Demek ki ilimsiz amel büyük tehlikelerle doludur. Şeytan her an pusudadır ve riya, kibir, ameline güvenme gibi ilimsiz başedilemeyecek tuzaklarla yolumuzu kesmeye çalışmaktadır.

Cehalet öyle büyük bir karanlık ki Hz. Ali (R.A.) “bana bir harf öğretenin kölesi olurum” diyor. Yani köleliği cehalete tercih ediyor. Kölelikten daha alçaltıcı bir hayata mahkum olmak, akıllı ve şahsiyetli bir mümine yakışır mı?

Evet, kurtuluş için ilme sarılmak ve öğrendiğimizi hayatımıza nakşetmek zorundayız. Rabbimiz’in “ey iman edenler, yapmayacağınız şeyi niçin söylersiniz? Yapmayacağınız şeyi söylemeniz Allah katında şiddetli gazab (a sebep olma) yönünden büyüdü.” (Es-Saf/2-3) ikazına kulaklarımızı kapatmamız mümkün değil.
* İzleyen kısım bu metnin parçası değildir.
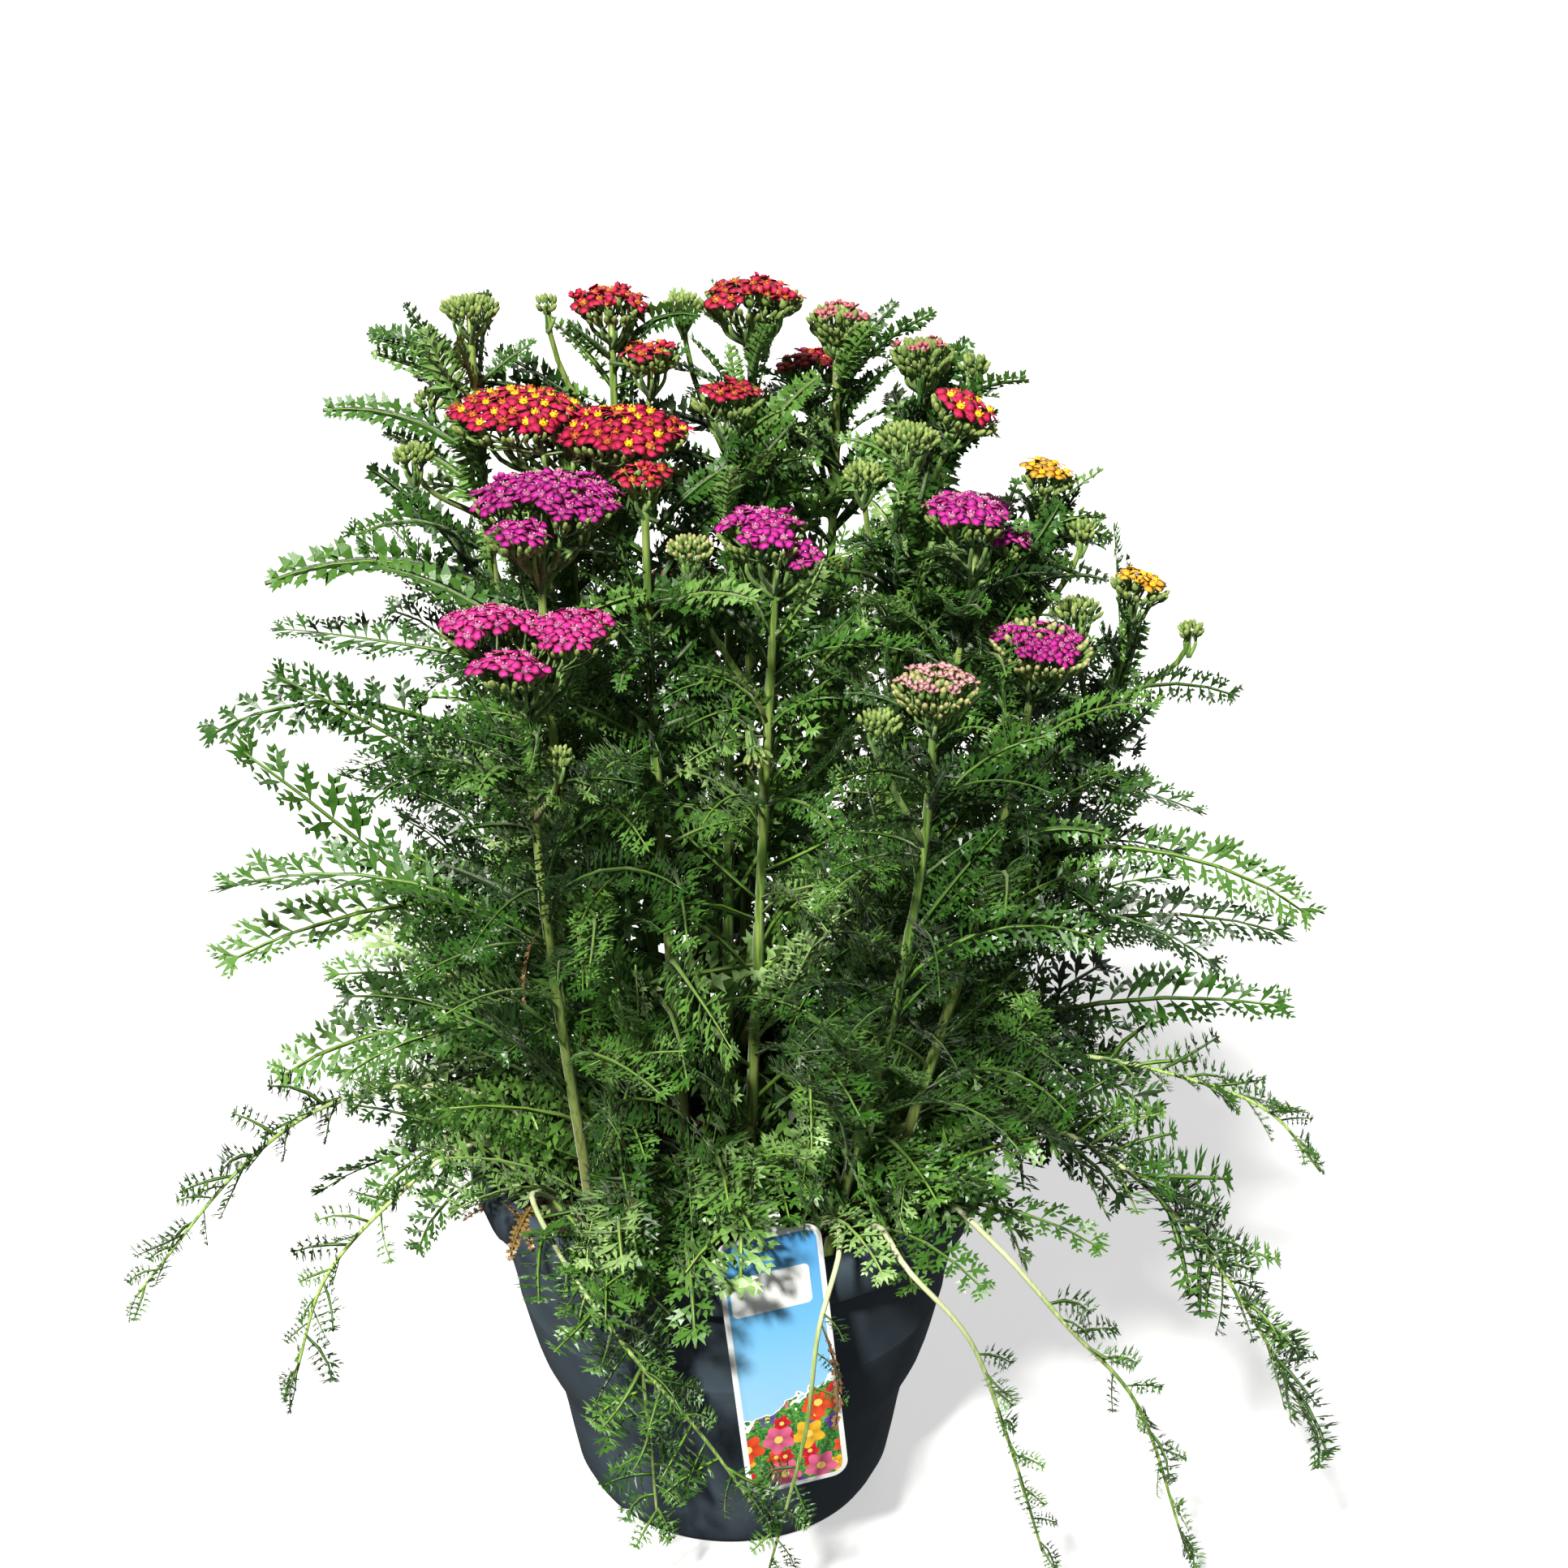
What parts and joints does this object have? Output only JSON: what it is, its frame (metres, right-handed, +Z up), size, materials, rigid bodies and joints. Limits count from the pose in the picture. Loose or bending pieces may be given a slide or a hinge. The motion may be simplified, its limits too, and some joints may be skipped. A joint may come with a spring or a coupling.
{
  "type": "potted yarrow plant",
  "caption": "Bushy yarrow in a round plastic pot: flat flower heads in red, magenta, pink and orange above ferny leaves, thin runners hanging over the rim and a picture label.",
  "frame": {"origin": "centre of the pot's flat underside", "axes": "+Z up through the plant, -Y towards the side where the label hangs, +X to the right of a viewer who faces the label"},
  "size_m": [0.4052, 0.3234, 0.4578],
  "materials": {
    "pot_plastic": "satin moulded plastic with dust and scuffs",
    "compost": "moist bark compost",
    "label_plastic": "printed glossy sheet plastic",
    "foliage": "satin leaf with a grey bloom",
    "petals_red": "velvety petals with yellow centres",
    "petals_magenta": "velvety petals with pale centres",
    "petals_pink": "velvety petals, half open",
    "petals_pale": "velvety petals, half open",
    "petals_orange": "velvety petals with yellow centres"
  },
  "bodies": {
    "root": {"pot": "pot_plastic", "soil": "compost", "label": "label_plastic", "stem_left_rear": "foliage", "stem_summit": "foliage", "stem_right_rear": "foliage", "stem_right_high": "foliage", "stem_budded": "foliage", "stem_orange_high": "foliage", "stem_orange_low": "foliage", "stem_magenta_right": "foliage", "stem_pink_low": "foliage", "stem_pale": "foliage", "stem_magenta_middle": "foliage", "stem_red_middle": "foliage", "stem_red_small": "foliage", "stem_gold_red_twin": "foliage", "stem_magenta_left": "foliage", "stem_magenta_low": "foliage", "stem_budded_left": "foliage", "stem_back_left": "foliage", "stem_back_middle": "foliage", "stem_back_orange": "foliage", "stem_back_right": "foliage", "stem_back_high": "foliage", "head_red_left_rear": "petals_red", "head_red_left_small": "petals_red", "head_red_summit": "petals_red", "head_pink_rear": "petals_pink", "head_red_rear": "petals_red", "head_pink_right": "petals_pink", "head_gold_red_right": "petals_red", "head_orange_high": "petals_orange", "head_orange_low": "petals_orange", "head_pink_low": "petals_pink", "head_pale": "petals_pale", "head_red_middle": "petals_red", "head_red_small": "petals_red", "head_magenta_back_left": "petals_magenta", "head_red_back": "petals_red", "head_orange_back": "petals_orange", "head_magenta_back_right": "petals_magenta", "head_red_back_high": "petals_red", "head_magenta_right": "petals_magenta", "head_magenta_middle": "petals_magenta", "head_gold_red_twin": "petals_red", "head_magenta_left": "petals_magenta", "head_magenta_low": "petals_magenta", "runner_left_high": "foliage", "runner_left_low": "foliage", "runner_front_left": "foliage", "runner_front": "foliage", "runner_label": "foliage", "runner_front_right": "foliage", "runner_right_low": "foliage", "runner_right_high": "foliage", "runner_right_long": "foliage", "tuft_front": "foliage", "tuft_back_left": "foliage", "tuft_back_right": "foliage"}
  },
  "joints": []
}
Cuma Suresi 5. Ayette de Rabbimiz, bilip de amel etmeyenleri kitap yüklü eşeğe benzetiyor.

Anlaşılıyor ki, ilmi öğrenmeyi hayatımızın en öncelikli meseleleri arasına koymak, edindiğimiz ilmi yaşamak ve cehaletle konuşmaktan sakınmamız gerekiyor. Ancak bu şekilde hem kendimizi, hem de etrafımızı helâka düşmekten korumuş oluruz.

Allah’ın selâmı ve rahmeti üzerinize olsun.